In a trembling voice, she whispered:
“Never! We will never go there! Besides, it’s not mine. Everything that is underground belongs to him!”
Raoul looked her in the eyes and said roughly:
“So he lives down there, does he?”
“I never said so. Who told you a thing like that? Come away! I sometimes wonder if you are quite sane, Raoul. Come along! Come!”
He wanted to remain by the trap-door; that hole attracted him. Suddenly, the trap-door was closed and so quickly that they did not even see the hand that worked it; and they remained quite dazed.
“Perhaps he was there,” Raoul said, at last.
She shrugged her shoulders.
“No, no, it was a trap-door-shutter. The trap-door-shutters must do something, you know. They open and shut the trap-doors without any particular reason. They must spend their time somehow. He has shut himself up, he is working”.
“Oh, really! He’s working, is he?”
“Yes, he can’t open and shut the trap-doors and work at the same time.” She shivered.
“What is he working at?”
“Oh, something terrible! When he’s working at that, he sees nothing; he does not eat, drink, or breathe for days and nights. He becomes a living dead man and has no time to amuse himself with the trap-doors.”
She shivered again.
“Are you afraid of him?”
“No, no, of course not,” she said.
For all that, on the next day and the following days, Christine was careful to avoid the trap-doors. Raoul said that he would not go on the North Pole expedition unless she first told him the secret of the man’s voice.
“Hush! Hush, in Heaven’s name! Suppose he heard you, you unfortunate Raoul!”
And Christine’s eyes stared wildly at everything around her.
“I will remove you from his power, Christine, I swear it. And you will not think of him any more.”
“Is it possible?”
“I shall hide you in some unknown corner of the world, where he can not come to you. You will be safe; and then I shall go away as you have sworn never to marry.”
Christine seized Raoul’s hands and squeezed them with incredible rapture.
“Higher!” was all she said. “Higher still!”
And she dragged him up toward the summit.
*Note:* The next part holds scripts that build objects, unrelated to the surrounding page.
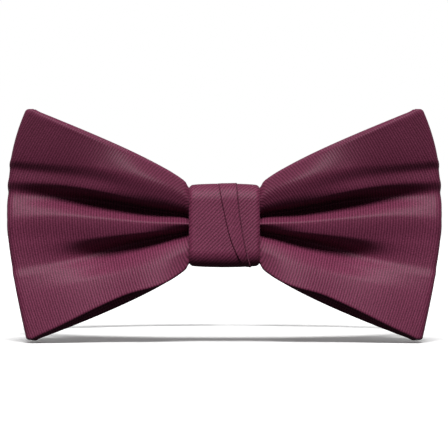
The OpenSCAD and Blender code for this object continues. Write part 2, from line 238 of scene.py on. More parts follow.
def makeSatin(name, upperShadeTone=1.0, pitch=1.0, edgeHighlightTone=0.0, look=satinLook):
    # Ribs are sin(2 pi u / pitch) with a wobble, and threads lie along v in each rib. The tone falls evenly from 1
    # at v = -5 mm to upperShadeTone at v = 25 mm, a painted shade, is raised to 1.55, and rises by edgeHighlightTone
    # along the upper edge, a painted highlight. Its near-black groove end is painted shade and its greyish crest end
    # painted sheen.
    material, tree, shader = newMaterial(name)
    uv = tree.nodes.new("ShaderNodeUVMap")
    uv.uv_map = "cloth"
    split = tree.nodes.new("ShaderNodeSeparateXYZ")
    tree.links.new(uv.outputs[0], split.inputs[0])
    wobble = noiseNode(tree, mappedNode(tree, uv.outputs[0], (1100, 420, 1)), 1.0, 2.0)
    across = mathNode(tree, "MULTIPLY", split.outputs["X"], 2 * pi / (pitch * look["ribPitch"]))
    across = mathNode(tree, "ADD", across, mathNode(tree, "MULTIPLY", wobble, 3.2))
    wave = mathNode(tree, "SINE", across)
    rib = mathNode(tree, "MULTIPLY_ADD", wave, 0.5)
    tree.nodes[-1].inputs[2].default_value = 0.5
    thread = noiseNode(tree, mappedNode(tree, uv.outputs[0], (1900, 3100, 1)), 1.0, 2.0, 0.7)
    thread = mathNode(tree, "MULTIPLY_ADD", thread, 2.2)
    tree.nodes[-1].inputs[2].default_value = -0.6
    cloudy = noiseNode(tree, mappedNode(tree, uv.outputs[0], (60, 90, 1)), 1.0, 3.0)
    tone = mathNode(tree, "MULTIPLY", rib, 0.34)
    tone = mathNode(tree, "ADD", tone, mathNode(tree, "MULTIPLY", thread, 0.46))
    tone = mathNode(tree, "ADD", tone, mathNode(tree, "MULTIPLY", cloudy, 0.2))
    # painted shade: the tone darkens towards the upper edge of a wing, where the lobes turn from the light
    fall = tree.nodes.new("ShaderNodeMapRange")
    fall.inputs["From Min"].default_value = -5 * mm
    fall.inputs["From Max"].default_value = 25 * mm
    fall.inputs["To Min"].default_value = 1.0
    fall.inputs["To Max"].default_value = upperShadeTone
    tree.links.new(split.outputs["Y"], fall.inputs["Value"])
    tone = mathNode(tree, "MULTIPLY", tone, fall.outputs["Result"])
    tone = mathNode(tree, "POWER", mathNode(tree, "MAXIMUM", tone, 0.0), 1.55)
    # painted highlight: a lighter band along the upper edge of a wing, where the edge catches the light
    edgeHighlight = tree.nodes.new("ShaderNodeMapRange")
    edgeHighlight.inputs["From Min"].default_value = 31.0 * mm
    edgeHighlight.inputs["From Max"].default_value = 31.8 * mm
    edgeHighlight.inputs["To Max"].default_value = edgeHighlightTone
    tree.links.new(split.outputs["Y"], edgeHighlight.inputs["Value"])
    tone = mathNode(tree, "ADD", tone, edgeHighlight.outputs["Result"])
    # tone mixes the near-black groove colour, painted shade, with the greyish crest colour, painted sheen
    colour = mixColour(tree, tone, look["groove"], look["crest"])
    tree.links.new(colour, shader.inputs["Base Color"])
    height = mathNode(tree, "ADD", rib, mathNode(tree, "MULTIPLY", thread, 0.45))
    bump = tree.nodes.new("ShaderNodeBump")
    bump.inputs["Strength"].default_value = 0.7
    bump.inputs["Distance"].default_value = look["ribDepth"]
    tree.links.new(height, bump.inputs["Height"])
    tree.links.new(bump.outputs[0], shader.inputs["Normal"])
    shader.inputs["Roughness"].default_value = look["roughness"]
    shader.inputs["Specular IOR Level"].default_value = look["specular"]
    shader.inputs["Sheen Weight"].default_value = look["sheen"]
    shader.inputs["Sheen Roughness"].default_value = 0.45
    shader.inputs["Sheen Tint"].default_value = (0.85, 0.35, 0.5, 1)
    return material


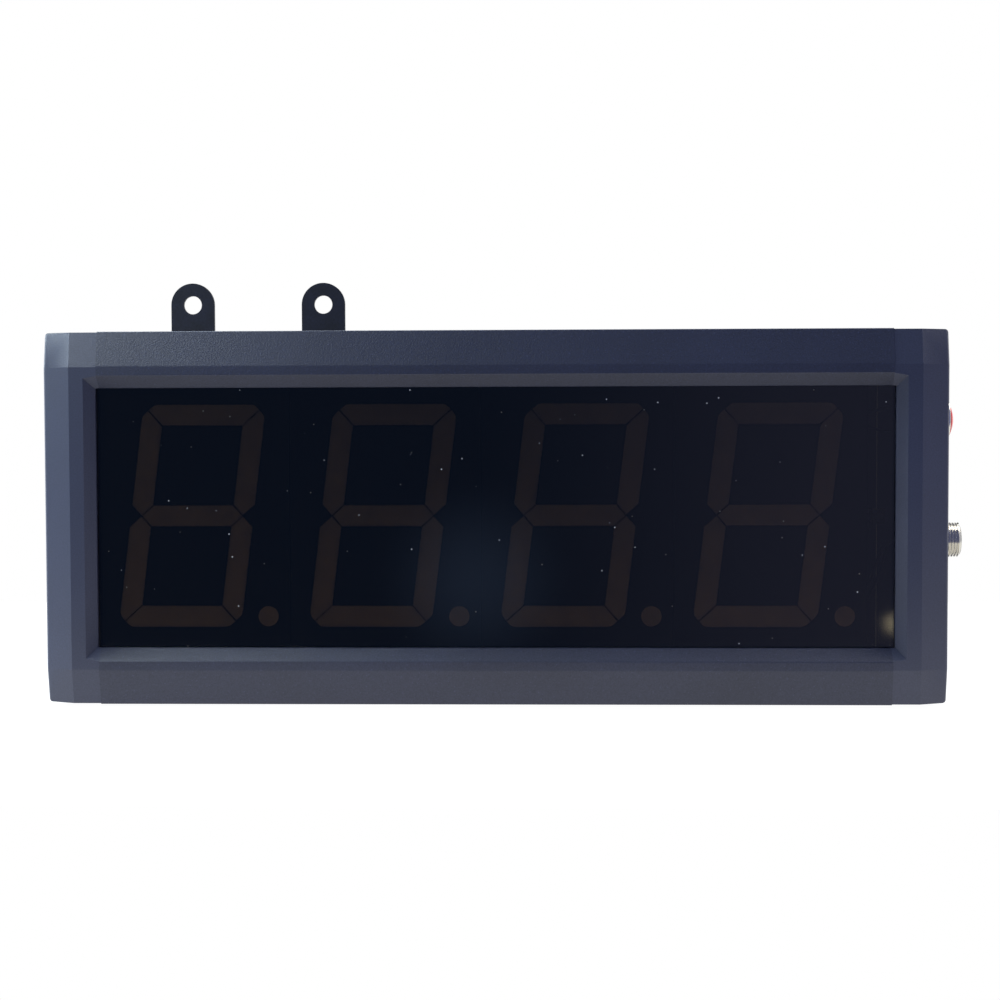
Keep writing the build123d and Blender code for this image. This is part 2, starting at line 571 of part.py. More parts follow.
# Remote-control receiver: a small domed package on the board's edge, looking out past the modules
RECEIVER_X, RECEIVER_HALF_X, RECEIVER_HALF_Z = 175.0, 3.0, 3.5
RECEIVER_FRONT, RECEIVER_BACK = -31.0, -27.5
RECEIVER_LENS_RADIUS, RECEIVER_LENS_HEIGHT, RECEIVER_LENS_TAPER = 2.4, 1.6, 15
RECEIVER_LEG, RECEIVER_LEG_X, RECEIVER_LEG_END_X = 0.5, 172.6, 169.4
RECEIVER_LEG_BACK = BOARD_BACK + 1.2
with BuildPart() as ir_receiver:
    block(
        RECEIVER_X - RECEIVER_HALF_X, RECEIVER_X + RECEIVER_HALF_X, RECEIVER_FRONT, RECEIVER_BACK,
        -RECEIVER_HALF_Z, RECEIVER_HALF_Z,
    )
    with BuildSketch(Plane(origin=(RECEIVER_X, RECEIVER_FRONT, 0.0), x_dir=(1, 0, 0), z_dir=(0, -1, 0))):
        Circle(RECEIVER_LENS_RADIUS)
    extrude(amount=RECEIVER_LENS_HEIGHT, taper=RECEIVER_LENS_TAPER)
    for number in (-1, 0, 1):
        low, high = number * LEG_PITCH - RECEIVER_LEG / 2, number * LEG_PITCH + RECEIVER_LEG / 2
        block(RECEIVER_LEG_X, RECEIVER_LEG_X + RECEIVER_LEG, RECEIVER_BACK, RECEIVER_LEG_BACK, low, high)
        block(RECEIVER_LEG_END_X, RECEIVER_LEG_X + RECEIVER_LEG, BOARD_BACK, RECEIVER_LEG_BACK, low, high)
ir_receiver.part.label = "ir_receiver"
export_step(ir_receiver.part, "parts/ir_receiver.step")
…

He had a difficulty in following her. They were soon under the very roof. And, despite the care which she took, she failed to see a shadow which followed her like her own shadow, which stopped when she stopped, which started again when she did and which made no more noise than a shadow should.
As for Raoul, he saw nothing either; for, when he had Christine in front of him, nothing interested him that happened behind.